━━━ Information shown

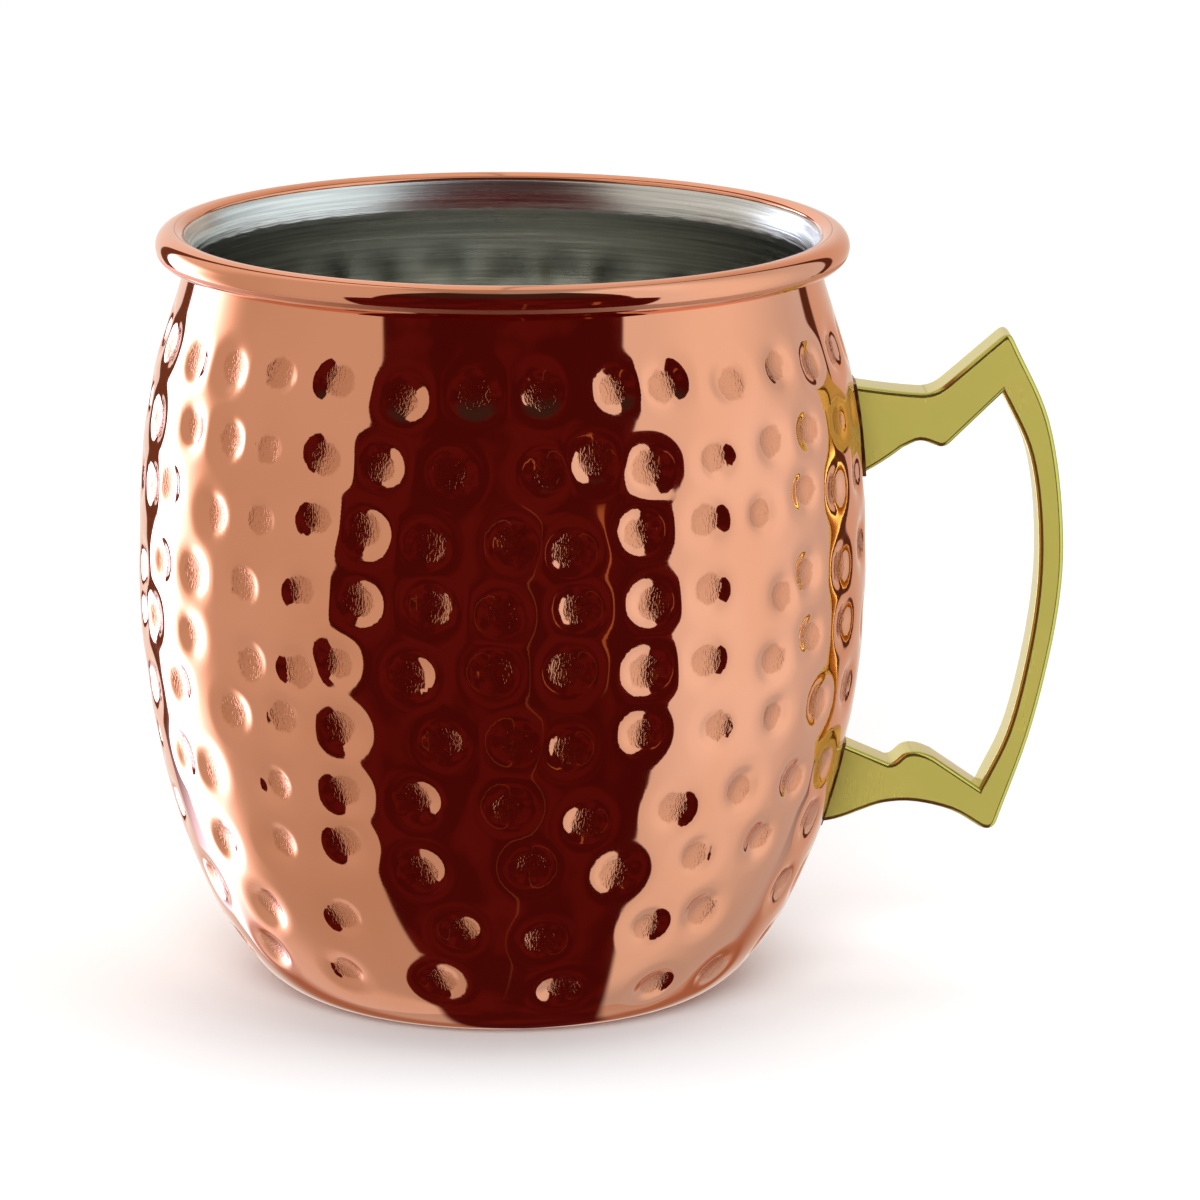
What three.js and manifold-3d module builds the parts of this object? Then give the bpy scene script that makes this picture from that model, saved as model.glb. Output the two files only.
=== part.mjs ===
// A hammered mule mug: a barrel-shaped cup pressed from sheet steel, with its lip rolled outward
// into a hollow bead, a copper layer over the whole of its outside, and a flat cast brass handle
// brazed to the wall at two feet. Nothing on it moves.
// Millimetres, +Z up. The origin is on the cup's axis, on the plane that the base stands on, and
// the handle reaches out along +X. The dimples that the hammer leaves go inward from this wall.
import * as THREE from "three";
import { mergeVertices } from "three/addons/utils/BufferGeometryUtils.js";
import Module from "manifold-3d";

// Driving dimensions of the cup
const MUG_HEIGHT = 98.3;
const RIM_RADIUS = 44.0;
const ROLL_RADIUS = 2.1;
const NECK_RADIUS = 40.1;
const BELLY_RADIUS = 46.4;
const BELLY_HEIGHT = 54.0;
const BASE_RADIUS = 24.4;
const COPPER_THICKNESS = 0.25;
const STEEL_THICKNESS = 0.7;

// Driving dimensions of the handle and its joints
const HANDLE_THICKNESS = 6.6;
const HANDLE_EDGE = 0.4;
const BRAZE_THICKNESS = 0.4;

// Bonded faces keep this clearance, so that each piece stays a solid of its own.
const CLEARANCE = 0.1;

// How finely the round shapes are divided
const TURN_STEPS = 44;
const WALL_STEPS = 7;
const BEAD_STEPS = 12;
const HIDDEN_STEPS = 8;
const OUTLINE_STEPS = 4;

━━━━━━

## [Do this]
Please reproduce each line exactly as written.

## [Answer below]
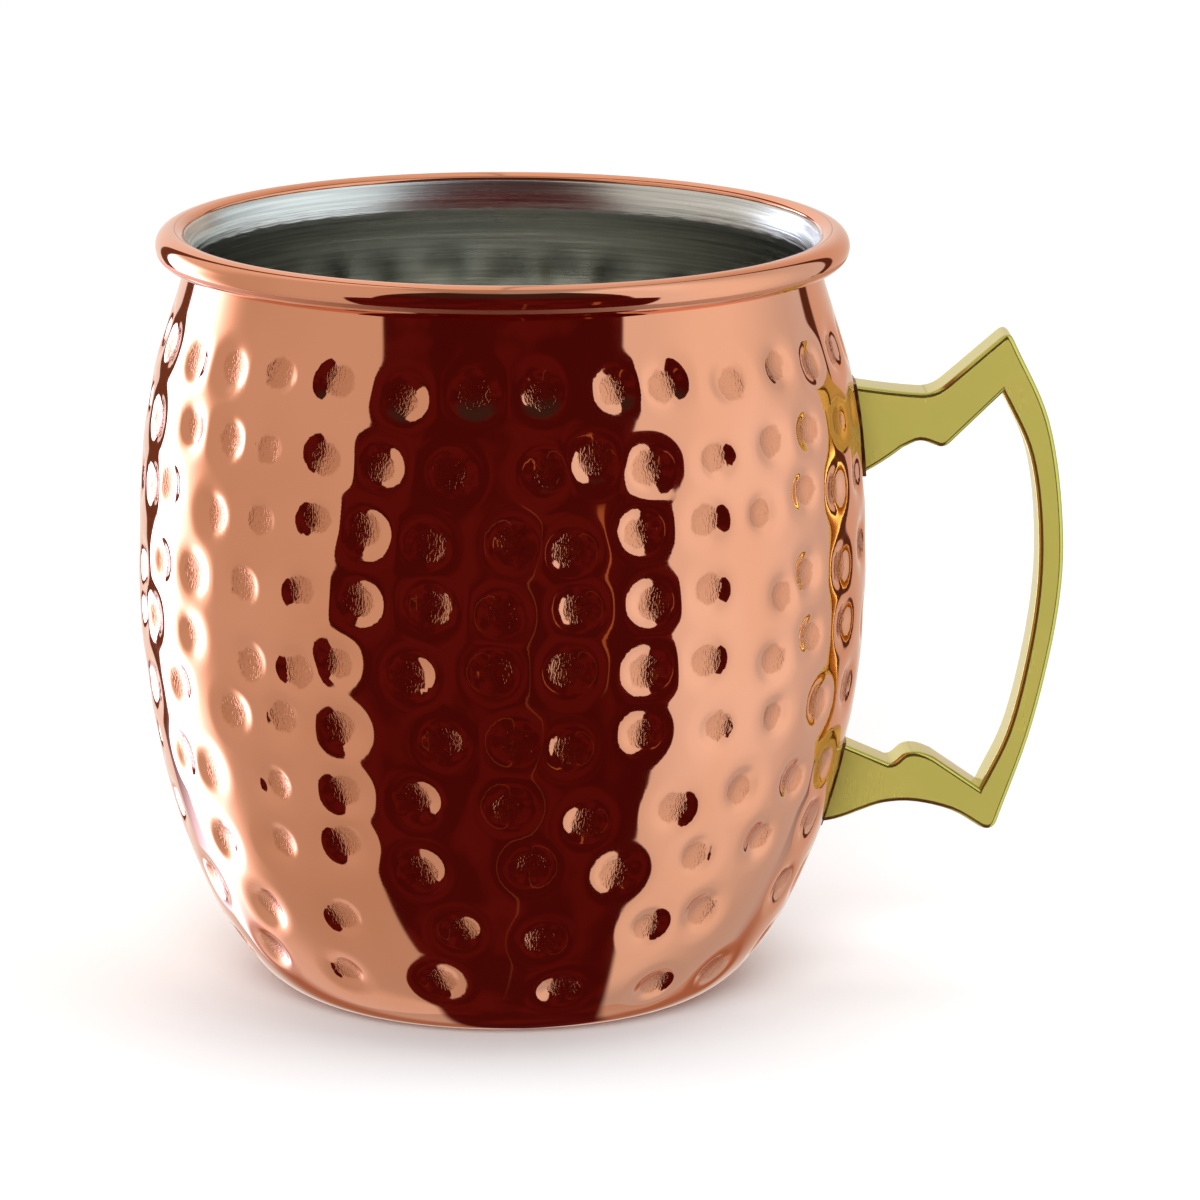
What three.js and manifold-3d module builds the parts of this object? Then give the bpy scene script that makes this picture from that model, saved as model.glb. Output the two files only.
=== part.mjs ===
// A hammered mule mug: a barrel-shaped cup pressed from sheet steel, with its lip rolled outward
// into a hollow bead, a copper layer over the whole of its outside, and a flat cast brass handle
// brazed to the wall at two feet. Nothing on it moves.
// Millimetres, +Z up. The origin is on the cup's axis, on the plane that the base stands on, and
// the handle reaches out along +X. The dimples that the hammer leaves go inward from this wall.
import * as THREE from "three";
import { mergeVertices } from "three/addons/utils/BufferGeometryUtils.js";
import Module from "manifold-3d";

// Driving dimensions of the cup
const MUG_HEIGHT = 98.3;
const RIM_RADIUS = 44.0;
const ROLL_RADIUS = 2.1;
const NECK_RADIUS = 40.1;
const BELLY_RADIUS = 46.4;
const BELLY_HEIGHT = 54.0;
const BASE_RADIUS = 24.4;
const COPPER_THICKNESS = 0.25;
const STEEL_THICKNESS = 0.7;

// Driving dimensions of the handle and its joints
const HANDLE_THICKNESS = 6.6;
const HANDLE_EDGE = 0.4;
const BRAZE_THICKNESS = 0.4;

// Bonded faces keep this clearance, so that each piece stays a solid of its own.
const CLEARANCE = 0.1;

// How finely the round shapes are divided
const TURN_STEPS = 44;
const WALL_STEPS = 7;
const BEAD_STEPS = 12;
const HIDDEN_STEPS = 8;
const OUTLINE_STEPS = 4;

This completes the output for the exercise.